SET PROBLEM> Output, word for word, every line from the start of the listing down to and including the line that contains "hollow_flat = Outline(cavity_outline())"; include nothing else.

DATASET EXCERPT>
--- start ---
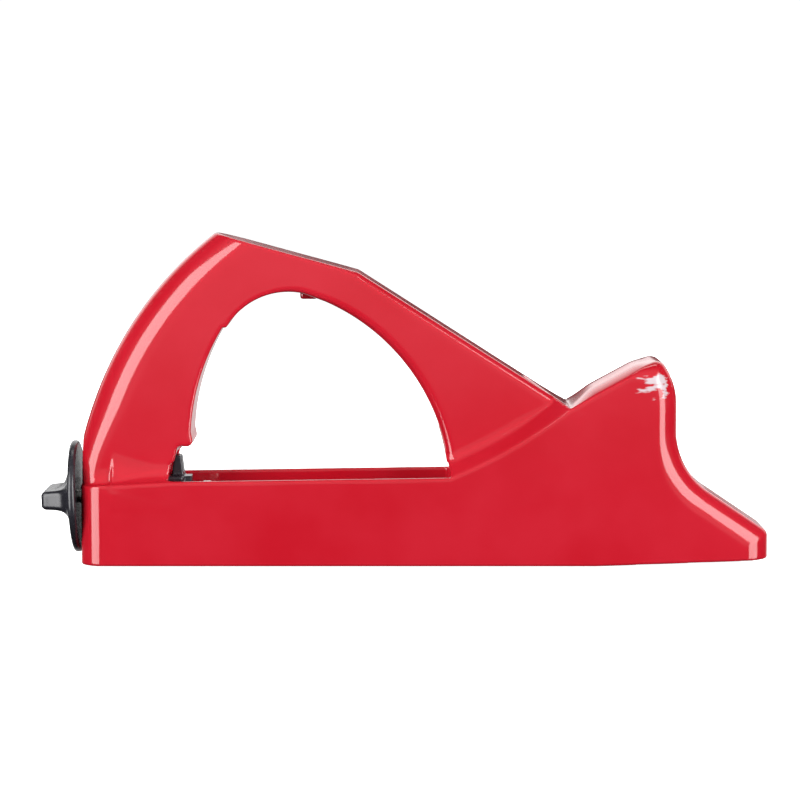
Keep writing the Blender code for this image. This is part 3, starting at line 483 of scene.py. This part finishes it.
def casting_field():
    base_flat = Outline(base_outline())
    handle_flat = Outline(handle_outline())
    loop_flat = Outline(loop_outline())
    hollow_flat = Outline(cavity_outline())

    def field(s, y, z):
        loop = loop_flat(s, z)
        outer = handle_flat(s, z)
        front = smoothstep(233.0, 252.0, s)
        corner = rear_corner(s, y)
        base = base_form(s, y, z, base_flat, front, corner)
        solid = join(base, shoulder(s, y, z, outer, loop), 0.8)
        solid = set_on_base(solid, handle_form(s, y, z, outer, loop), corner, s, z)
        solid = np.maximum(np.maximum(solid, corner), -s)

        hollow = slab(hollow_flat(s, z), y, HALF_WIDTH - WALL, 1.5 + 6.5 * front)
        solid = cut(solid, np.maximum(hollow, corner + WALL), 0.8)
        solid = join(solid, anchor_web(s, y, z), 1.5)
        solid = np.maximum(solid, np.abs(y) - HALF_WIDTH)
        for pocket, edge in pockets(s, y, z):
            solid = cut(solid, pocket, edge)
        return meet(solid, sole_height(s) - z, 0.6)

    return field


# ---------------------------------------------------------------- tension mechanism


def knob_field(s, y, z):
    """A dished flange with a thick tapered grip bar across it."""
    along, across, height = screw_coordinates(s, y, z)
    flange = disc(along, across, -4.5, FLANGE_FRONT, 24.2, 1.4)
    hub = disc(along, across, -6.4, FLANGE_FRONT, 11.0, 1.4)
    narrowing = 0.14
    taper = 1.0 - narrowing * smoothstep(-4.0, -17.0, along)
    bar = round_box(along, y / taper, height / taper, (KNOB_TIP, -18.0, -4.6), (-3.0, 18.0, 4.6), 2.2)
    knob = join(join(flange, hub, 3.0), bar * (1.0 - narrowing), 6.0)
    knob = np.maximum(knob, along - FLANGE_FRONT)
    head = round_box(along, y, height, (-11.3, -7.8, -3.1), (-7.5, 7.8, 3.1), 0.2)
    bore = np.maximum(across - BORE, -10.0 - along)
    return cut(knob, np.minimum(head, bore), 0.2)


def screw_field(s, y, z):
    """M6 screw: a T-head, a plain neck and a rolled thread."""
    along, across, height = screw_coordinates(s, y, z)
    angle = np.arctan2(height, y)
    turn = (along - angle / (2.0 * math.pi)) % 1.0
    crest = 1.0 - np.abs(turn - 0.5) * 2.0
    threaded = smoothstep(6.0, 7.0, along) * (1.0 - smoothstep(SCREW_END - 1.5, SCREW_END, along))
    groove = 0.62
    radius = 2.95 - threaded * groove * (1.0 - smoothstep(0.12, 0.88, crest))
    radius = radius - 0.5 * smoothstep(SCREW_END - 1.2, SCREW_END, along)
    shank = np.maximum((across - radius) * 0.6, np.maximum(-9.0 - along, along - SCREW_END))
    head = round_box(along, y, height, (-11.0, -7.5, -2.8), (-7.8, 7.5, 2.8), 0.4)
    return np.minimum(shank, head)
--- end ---
ANSWER TO THIS EXERCISE>
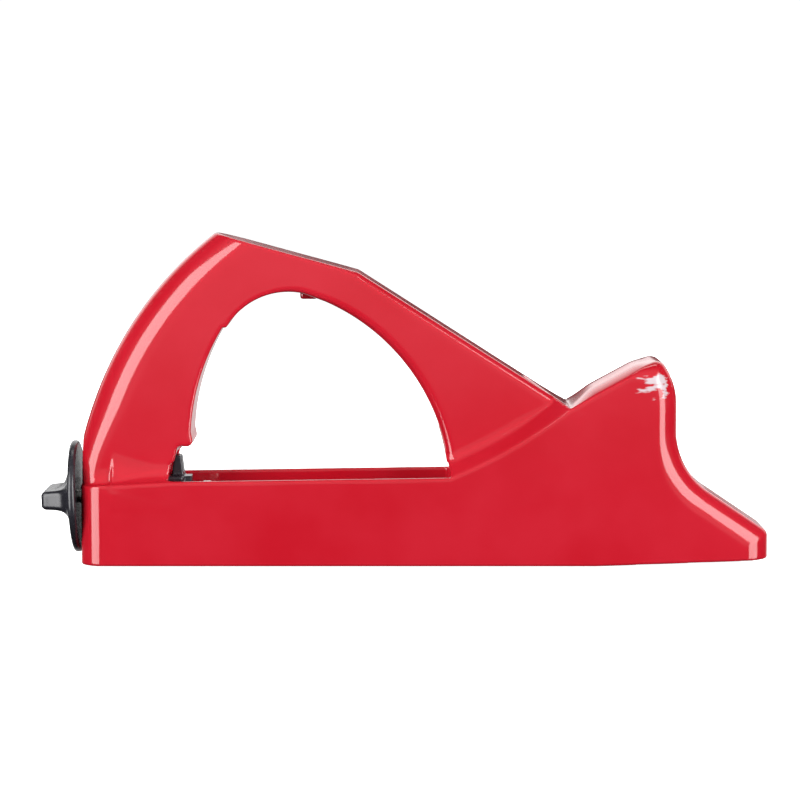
Keep writing the Blender code for this image. This is part 3, starting at line 483 of scene.py. This part finishes it.
def casting_field():
    base_flat = Outline(base_outline())
    handle_flat = Outline(handle_outline())
    loop_flat = Outline(loop_outline())
    hollow_flat = Outline(cavity_outline())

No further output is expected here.